Prepare holding statements for common crisis scenarios before they occur. These pre-approved statements provide the first response within minutes rather than hours, buying time for a substantive response while demonstrating awareness and accountability. Customize the holding statement with specific details about the current situation, but the basic structure—acknowledge, express concern, commit to action—should be pre-built and pre-approved by legal and communications leadership.
Brand Reputation Recovery
Reputation recovery after a brand crisis is a deliberate, long-term process that requires consistent demonstration—not just assertion—of changed behavior. The recovery timeline depends on crisis severity: minor social media incidents may recover in weeks, while major product or values crises require months to years of sustained recovery effort.

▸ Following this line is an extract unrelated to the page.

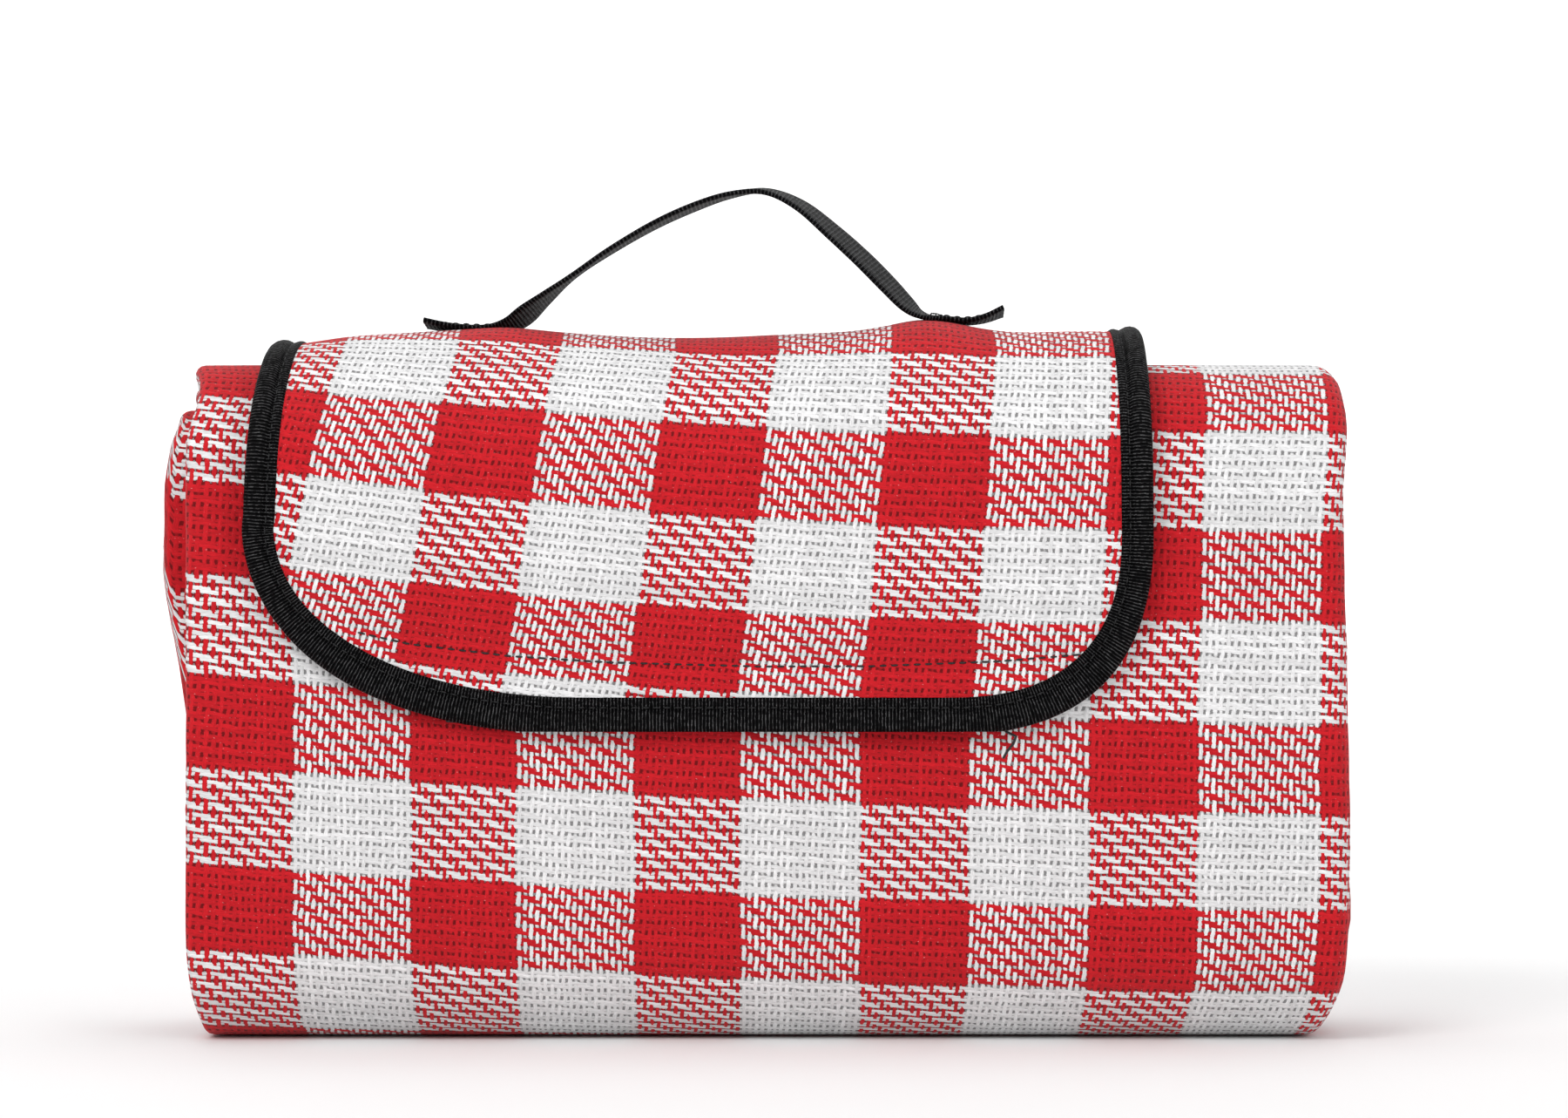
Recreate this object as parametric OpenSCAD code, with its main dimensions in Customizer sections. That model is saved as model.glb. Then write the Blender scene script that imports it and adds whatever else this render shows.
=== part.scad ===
// Picnic blanket, folded and rolled into its carrying packet, with a cover flap that closes on
// hook and loop and a webbing carry handle. Millimetres. +Z is up and the front faces -Y. The
// origin is the middle of the packet's footprint, on the surface that it stands on.

/* [Packet] */
// Width of the folded packet, from side fold to side fold
packet_w = 350; // [320:5:400]
// Height of the folded packet, without the flap over it
packet_h = 206; // [190:2:230]
// Pitch of the rolled panels, each one a strip of blanket four layers thick
panel_pitch = 14; // [14:0.5:16]
// Radius of the packet's bottom corners, at the middle of the outer strip
bottom_r = 22; // [18:1:28]

/* [Blanket layers] */
// Thickness of the woven face cloth
face_t = 1.3; // [0.9:0.1:1.3]
// Thickness of the foam wadding behind the face cloth
foam_t = 1.8; // [1.2:0.1:1.8]
// Thickness of the waterproof backing film
film_t = 0.3; // [0.2:0.1:0.3]
// Distance from the side fold to the hems that lie inside it
hem_inset = 7; // [6:1:12]

/* [Flap] */
// Width of the flap over its binding
flap_w = 272; // [240:2:290]
// How far the flap's middle is sewn from the packet's middle, negative to the left
flap_shift = -18.5; // [-25:0.5:0]
// Height of the flap's lower edge above the ground
flap_low = 95; // [80:1:120]
// Height of the flap's sewn edge on the back above the ground
root_low = 136; // [120:1:145]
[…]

Recovery content strategy should emphasize actions over words. Show what you've changed: publish transparency reports on policy changes, share progress updates on corrective actions, feature employee and customer testimonials about improved experiences, and document the organizational changes that prevent recurrence. Audiences judge recovery by behavior, not by apology quality.
Re-earn trust through third-party validation: media coverage of positive changes, industry analyst endorsements, customer satisfaction improvements verified by independent surveys, and recognition from relevant organizations. Third-party validation carries more credibility than self-reported recovery narratives. Seek opportunities for third-party validation proactively—invite journalists to tour your improved operations, submit for industry awards that recognize responsible business practices, and encourage satisfied customers to share their updated experiences.

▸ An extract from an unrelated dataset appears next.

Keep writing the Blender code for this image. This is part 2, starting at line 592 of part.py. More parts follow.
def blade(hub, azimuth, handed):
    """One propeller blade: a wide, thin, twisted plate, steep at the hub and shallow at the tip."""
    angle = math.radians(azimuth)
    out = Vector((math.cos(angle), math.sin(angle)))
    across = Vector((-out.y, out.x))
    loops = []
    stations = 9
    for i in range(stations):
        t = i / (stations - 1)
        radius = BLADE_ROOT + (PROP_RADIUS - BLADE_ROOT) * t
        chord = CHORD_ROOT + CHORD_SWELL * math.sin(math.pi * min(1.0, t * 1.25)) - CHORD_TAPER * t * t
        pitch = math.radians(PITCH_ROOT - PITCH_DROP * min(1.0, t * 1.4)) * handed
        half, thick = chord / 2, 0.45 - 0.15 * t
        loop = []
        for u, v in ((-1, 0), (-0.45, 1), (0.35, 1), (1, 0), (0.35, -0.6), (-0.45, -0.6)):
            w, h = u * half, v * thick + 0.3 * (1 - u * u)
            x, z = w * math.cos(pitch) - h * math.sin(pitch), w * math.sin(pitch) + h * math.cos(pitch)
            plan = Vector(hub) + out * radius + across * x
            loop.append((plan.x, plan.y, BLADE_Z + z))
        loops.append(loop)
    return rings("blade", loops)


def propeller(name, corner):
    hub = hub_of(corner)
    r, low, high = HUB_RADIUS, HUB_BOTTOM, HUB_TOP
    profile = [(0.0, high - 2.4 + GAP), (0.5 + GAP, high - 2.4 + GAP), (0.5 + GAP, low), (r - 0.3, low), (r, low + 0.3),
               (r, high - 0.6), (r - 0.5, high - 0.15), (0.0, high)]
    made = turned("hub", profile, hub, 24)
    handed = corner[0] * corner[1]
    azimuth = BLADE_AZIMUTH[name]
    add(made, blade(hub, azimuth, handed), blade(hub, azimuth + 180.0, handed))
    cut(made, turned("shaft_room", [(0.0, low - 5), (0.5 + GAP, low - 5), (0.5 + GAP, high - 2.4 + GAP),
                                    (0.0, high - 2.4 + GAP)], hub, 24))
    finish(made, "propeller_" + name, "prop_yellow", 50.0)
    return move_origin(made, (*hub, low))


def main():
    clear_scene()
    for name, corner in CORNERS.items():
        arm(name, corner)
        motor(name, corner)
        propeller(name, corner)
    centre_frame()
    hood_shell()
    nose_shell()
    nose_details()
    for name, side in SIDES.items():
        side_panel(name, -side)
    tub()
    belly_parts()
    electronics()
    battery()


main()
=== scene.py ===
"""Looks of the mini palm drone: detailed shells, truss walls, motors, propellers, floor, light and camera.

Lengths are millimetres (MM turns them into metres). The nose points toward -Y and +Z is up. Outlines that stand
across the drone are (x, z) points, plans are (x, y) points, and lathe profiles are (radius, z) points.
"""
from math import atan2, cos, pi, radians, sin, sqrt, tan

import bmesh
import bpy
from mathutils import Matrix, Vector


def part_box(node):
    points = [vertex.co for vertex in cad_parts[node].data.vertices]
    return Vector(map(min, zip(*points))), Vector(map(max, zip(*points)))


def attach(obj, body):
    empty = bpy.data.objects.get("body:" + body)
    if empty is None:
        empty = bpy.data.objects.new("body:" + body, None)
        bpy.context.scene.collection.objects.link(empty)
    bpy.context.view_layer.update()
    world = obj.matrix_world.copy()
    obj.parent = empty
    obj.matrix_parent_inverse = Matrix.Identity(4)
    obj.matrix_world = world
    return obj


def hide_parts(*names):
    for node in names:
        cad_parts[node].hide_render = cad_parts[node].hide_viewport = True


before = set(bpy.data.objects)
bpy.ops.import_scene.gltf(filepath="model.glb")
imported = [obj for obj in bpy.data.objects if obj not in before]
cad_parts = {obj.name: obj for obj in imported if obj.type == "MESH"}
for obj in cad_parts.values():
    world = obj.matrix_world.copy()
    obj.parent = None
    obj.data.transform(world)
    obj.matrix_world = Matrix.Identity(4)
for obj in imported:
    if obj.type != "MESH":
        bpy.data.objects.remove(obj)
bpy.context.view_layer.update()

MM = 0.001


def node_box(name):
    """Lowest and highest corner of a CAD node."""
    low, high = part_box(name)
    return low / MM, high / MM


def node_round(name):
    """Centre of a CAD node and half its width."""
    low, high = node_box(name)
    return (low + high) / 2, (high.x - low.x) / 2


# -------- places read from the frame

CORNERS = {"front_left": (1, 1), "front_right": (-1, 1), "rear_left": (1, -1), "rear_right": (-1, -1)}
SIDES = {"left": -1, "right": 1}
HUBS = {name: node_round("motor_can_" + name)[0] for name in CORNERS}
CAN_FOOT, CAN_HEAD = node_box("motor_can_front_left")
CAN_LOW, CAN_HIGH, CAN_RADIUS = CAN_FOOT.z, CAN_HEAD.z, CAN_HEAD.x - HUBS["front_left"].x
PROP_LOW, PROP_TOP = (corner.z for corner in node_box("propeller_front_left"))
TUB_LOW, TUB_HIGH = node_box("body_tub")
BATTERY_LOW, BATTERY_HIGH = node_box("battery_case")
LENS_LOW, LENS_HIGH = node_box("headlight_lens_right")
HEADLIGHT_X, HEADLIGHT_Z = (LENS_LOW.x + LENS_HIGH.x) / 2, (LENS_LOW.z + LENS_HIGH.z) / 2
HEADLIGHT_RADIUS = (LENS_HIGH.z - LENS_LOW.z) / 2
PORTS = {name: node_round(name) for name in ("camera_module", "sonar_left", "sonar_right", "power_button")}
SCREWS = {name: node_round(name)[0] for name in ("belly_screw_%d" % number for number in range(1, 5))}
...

Building Long-Term Brand Resilience
Long-term brand resilience comes from building equity reserves and organizational capabilities that help you withstand future crises. Brands with strong pre-crisis equity recover faster because their audience has positive associations that provide benefit-of-the-doubt during crisis situations. Continuously invest in brand equity through consistent quality, authentic communication, and community building—these investments pay dividends when crises occur.
Organizational capabilities for brand resilience include: real-time monitoring systems that detect brand threats early, established relationships with media and influencers who can provide balanced coverage, employee communication infrastructure that keeps internal stakeholders informed and aligned, and documented crisis response frameworks that are regularly tested and updated.
Conduct post-crisis retrospectives that capture learnings and improve your crisis capability. What signals did you miss that could have provided earlier warning? Where did your response framework work well and where did it break down? What stakeholder groups did you communicate with effectively and which felt neglected? These retrospective insights strengthen your brand's resilience for future challenges, turning every crisis into an organizational learning opportunity that makes you better prepared for whatever comes next.